Стал давать в общую казну, равняясь по маломочным.
Бывало, когда он все отдавал, дак и люди ему все отдавали. А он отскочил от людей, и люди не столь его жалеют.
Однажды не пошел на ловы: «С меня запасу хватит» Захворал. И бывало, как он неможет, двое при нем останутся — знают его простертую руку. А теперь никто не остался.
Он в эти дни одумался, опомнился.
— Нет, лучше с людьми. Люди в старости меня не оставят.
Скоро товарищи вернулись. Они беспокоились о нем.
— Мы твое добро помним.
И опять он стал весел и спокоен: поживи для людей, поживут и люди для тебя. Сам себе на радость никто не живет.
Болезнь
Опять было на Груманте.
Одного дружинника, как раз в деловые часы, начала хватать болезнь: скука, немогута, смертная тоска. Дружинник говорит сам себе:
«Меня хочет одолеть цинга. Я ей не поддамся. У нас дружина малолюдна. Моя работа грузом упадет на товарищей. Встану да поработаю, пока жив».
Через силу он сползал с нар и начинал работать. И чудное дело — лихая слабость начала отходить от него, когда он трудился.

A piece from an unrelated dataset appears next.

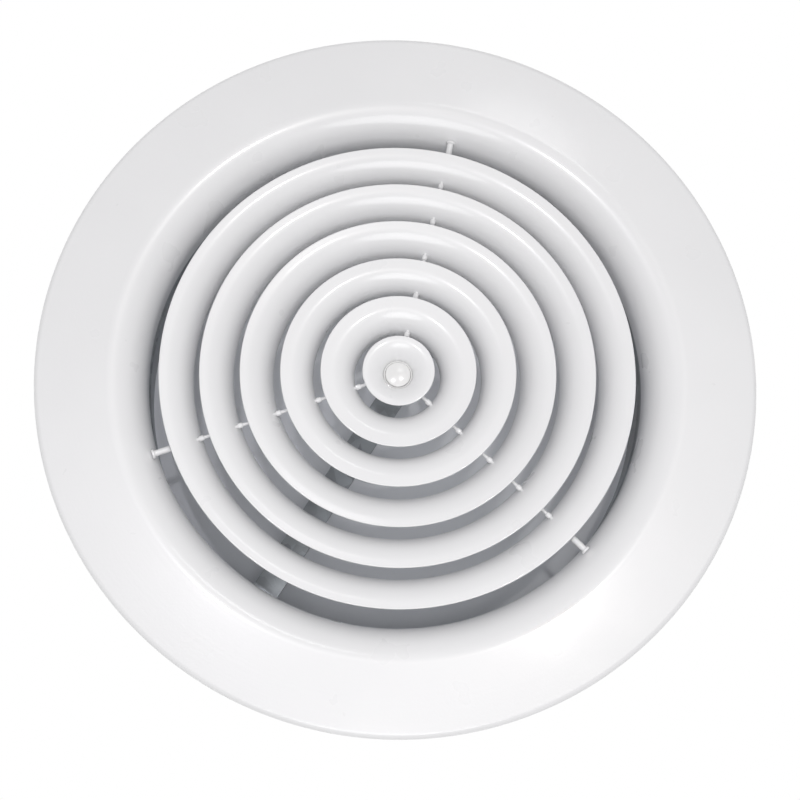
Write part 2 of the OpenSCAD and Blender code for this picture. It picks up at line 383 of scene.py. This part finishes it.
class Finish:
    """A node material under construction, read from Object coordinates."""

    def __init__(self, slot):
        self.material = bpy.data.materials.new(finish_name(slot))
        self.material.use_nodes = True
        self.tree = self.material.node_tree
        self.shader = self.tree.nodes["Principled BSDF"]
        self.place = self.node("ShaderNodeTexCoord").outputs["Object"]

    def node(self, kind, settings=None, **inputs):
        node = self.tree.nodes.new(kind)
        for key, value in (settings or {}).items():
            setattr(node, key, value)
        for key, value in inputs.items():
            self.feed(node.inputs[key.replace("_", " ")], value)
        return node

    def feed(self, socket, value):
        if isinstance(value, bpy.types.NodeSocket):
            self.tree.links.new(value, socket)
        else:
            socket.default_value = value

    def noise(self, scale, detail=2.0, rough=0.5, stretch=None):
        place = self.place
        if stretch:
            place = self.node("ShaderNodeMapping", Vector=place, Scale=stretch).outputs[0]
        node = self.node(
            "ShaderNodeTexNoise", Vector=place, Scale=scale, Detail=detail, Roughness=rough
        )
        return node.outputs["Fac"]

    def cells(self, scale, output="Color"):
        node = self.node("ShaderNodeTexVoronoi", Vector=self.place, Scale=scale)
        return node.outputs[output]

    def radius(self):
        """Distance from the diffuser's axis."""
        flat = self.node("ShaderNodeVectorMath", {"operation": "MULTIPLY"})
        self.feed(flat.inputs[0], self.place)
        flat.inputs[1].default_value = (1, 1, 0)
        size = self.node("ShaderNodeVectorMath", {"operation": "LENGTH"})
        self.feed(size.inputs[0], flat.outputs[0])
        return size.outputs["Value"]

    def span(self, value, low_out, high_out, low_in=0.0, high_in=1.0):
        node = self.node("ShaderNodeMapRange", Value=value)
        for key, number in (
            ("From Min", low_in), ("From Max", high_in), ("To Min", low_out), ("To Max", high_out),
        ):
            node.inputs[key].default_value = number
        return node.outputs["Result"]

    def blend(self, factor, first, second):
        node = self.node("ShaderNodeMix", {"data_type": "RGBA"})
        self.feed(node.inputs[0], factor)
        self.feed(node.inputs[6], as_colour(first))
        self.feed(node.inputs[7], as_colour(second))
        return node.outputs[2]

    def bump(self, layers):
        """Chains bump layers of (height socket, strength, distance)."""
        normal = None
        for height, strength, distance in layers:
            node = self.node("ShaderNodeBump", Height=height)
            node.inputs["Strength"].default_value = strength
            node.inputs["Distance"].default_value = distance
            if normal is not None:
                self.feed(node.inputs["Normal"], normal)
            normal = node.outputs["Normal"]
        self.feed(self.shader.inputs["Normal"], normal)

    def set(self, **values):
        for key, value in values.items():
            self.feed(self.shader.inputs[key.replace("_", " ")], value)
        return self.material


def as_colour(value):
    return value if isinstance(value, bpy.types.NodeSocket) else (*value, 1.0)


def shade(colour, factor):
    return tuple(min(1.0, c * factor) for c in colour)


def powder_coat(finish):
    """Gloss white powder coat: fine orange peel, faint rings, uneven gloss."""
    f = Finish("white_powder_coat")
    cloud = f.noise(9.0, 3.0)
    tint = f.blend(f.span(cloud, 0.0, 1.0, 0.35, 0.65), shade(finish.paint, 0.975), finish.paint)
    rings = f.node("ShaderNodeTexNoise", {"noise_dimensions": "1D"}, W=f.radius(), Scale=420.0)
    gloss = f.span(f.noise(35.0, 3.0), finish.paint_gloss - 0.04, finish.paint_gloss + 0.06)
    f.bump([
        (f.noise(650.0, 1.0), 0.10, 0.0002),
        (rings.outputs["Fac"], 0.04, 0.0003),
        (f.noise(26.0, 1.0), 0.05, 0.0015),
    ])
    return f.set(Base_Color=tint, Roughness=gloss, Coat_Weight=0.5, Coat_Roughness=0.09)


def galvanised(finish):
    """Hot-dipped zinc with spangle, dulled in patches."""
    f = Finish("galvanised_sheet")
    spangle = f.cells(170.0)
    grain = f.node("ShaderNodeSeparateColor", Color=spangle).outputs[0]
    base = f.blend(grain, shade(finish.zinc, 0.82), shade(finish.zinc, 1.2))
    stain = f.span(f.noise(14.0, 4.0), 0.0, 0.6, 0.5, 0.75)
    base = f.blend(stain, base, (0.33, 0.32, 0.30))
    gloss = f.span(grain, 0.36, 0.54)
    f.bump([(f.noise(900.0, 2.0), 0.15, 0.0001), (grain, 0.08, 0.0001)])
    return f.set(Base_Color=base, Roughness=gloss, Metallic=0.9)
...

Дружинник всякий день и всякий час сопротивлялся немощи. Доброй мыслею побеждал печаль и победил цингу: болезнь оставила его.
По уставу
Лодья шла вдоль Новой Земли. Для осеннего времени торопилась в русскую сторону. От напрасного ветра зашли па отстой в пустую губицу. Любопытный детинка пошел в берег. Усмотрел, далеко или близко, избушку. Толкнул дверь — у порога нагое тело. Давно кого-то не стало. А уж слышно, что с лодьи трубят в рог. Значит, припала поветерь, детине надо спешить. Он сдернул с себя все, до последней рубахи, обрядил безвестного товарища, положил на лавку, накрыл лицо платочком, доброчестно простился и, сам нагой до последней нитки, в одних бахилах, побежал к лодье.
Кормщик говорит:
— Ты со уставу сделал. Теперь бы надо нам сходить его похоронить, но не терпит время. Надо подыматься на Русь.
Лодью задержали непогоды у Вайгацких берегов. Здесь она озимовала.
Сказанный детина к весне занемог. Онемело тело, отнялись ноги, напала тоска. Написано было последнее прощанье родным. Тяжко было ночами: все спят, все молчат, только сальница горит-потрескивает, озаряя черный потолок.
Больной спустил ноги на пол, встать не может. И видит сквозь слезы: отворилась дверь, входит незнаемый человек, спрашивает больного:
— Что плачешь?
— Ноги не служат.
Незнакомый взял больного за руку:
— Встань!
Больной встал, дивяся.
— Обопрись на меня. Походи по избе.
Обнявшись, они и к двери сходили и в большой угол прошлись.
Неведомый человек встал в огню и говорит:
— Теперь иди ко мне один.
Дивясь и ужасаясь, детина шагнул к человеку твердым шагом:
— Кто ты, доброхот мой? Откуда ты?
Незнаемый человек говорит:
— Ужели ты меня не узнаешь? Посмотри: чья на мне рубаха, чей кафтанец, чей держу в руке платочек?
Детина всмотрелся и ужаснулся:
— Мой плат, мой кафтанец…
Человек говорит:
— Я и есть тот самый пропащий промысловщик из Пустой Губы, костье которого ты прибрал, одел, опрятал. Ты совершил устав, забытого товарища помиловал. За это я пришел помиловать тебя. А кормщику скажи — он морскую заповедь переступил, не схоронил меня. То и задержали лодью непогоды.